J.L. - Il est vrai que le potinage peut parfois accroître le niveau de crainte dans une organisation, mais la recherche démontre qu'il a l'effet inverse. En partageant vos potins, vous établissez un contact personnel, ce qui vous procure un soutien social et émotionnel. Le potinage contribue aussi à diffuser de précieux renseignements sur les membres d'un réseau et s'avère un moyen de censurer ceux qui n'adhèrent pas aux normes du groupe.

H.B.R. - Mais un potineur ne fonde-t-il pas sa perception de ce qu'est une brute ou un resquilleur sur ses préjugés et sur ses opinions ? Quelle est la valeur d'une information aussi subjective ?

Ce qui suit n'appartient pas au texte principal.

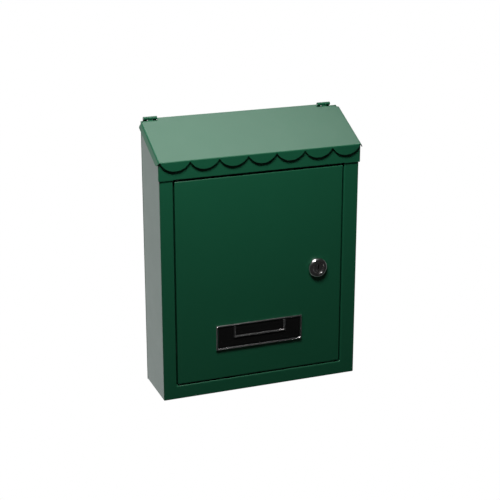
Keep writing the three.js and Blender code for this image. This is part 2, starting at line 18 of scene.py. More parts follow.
import bpy
import numpy as np
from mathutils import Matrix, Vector

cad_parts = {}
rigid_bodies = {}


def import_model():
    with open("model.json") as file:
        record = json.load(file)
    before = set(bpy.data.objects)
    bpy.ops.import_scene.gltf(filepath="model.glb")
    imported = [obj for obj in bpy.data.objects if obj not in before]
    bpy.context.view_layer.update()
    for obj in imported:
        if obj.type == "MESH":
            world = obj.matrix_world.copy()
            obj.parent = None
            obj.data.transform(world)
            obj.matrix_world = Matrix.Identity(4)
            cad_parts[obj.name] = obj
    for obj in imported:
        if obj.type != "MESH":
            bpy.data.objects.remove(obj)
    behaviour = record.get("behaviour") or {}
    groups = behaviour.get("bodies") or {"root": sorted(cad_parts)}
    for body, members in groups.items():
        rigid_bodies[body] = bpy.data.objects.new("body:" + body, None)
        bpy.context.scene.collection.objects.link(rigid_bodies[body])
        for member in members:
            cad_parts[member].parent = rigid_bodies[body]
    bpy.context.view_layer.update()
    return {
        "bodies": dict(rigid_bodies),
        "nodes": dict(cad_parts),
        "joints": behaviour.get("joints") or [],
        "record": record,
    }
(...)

J.L. - L'information n'est pas complètement subjective, car ces normes sont déterminées par le groupe même. C'est l'une des raisons pour lesquelles on potine en premier lieu : pour négocier le comportement " approprié " à adopter afin que le groupe comprenne ce qui est juste et ce qui ne l'est pas.

H.B.R. - D'accord, mais en quoi le potinage est-il utile à l'ensemble de l'entreprise ?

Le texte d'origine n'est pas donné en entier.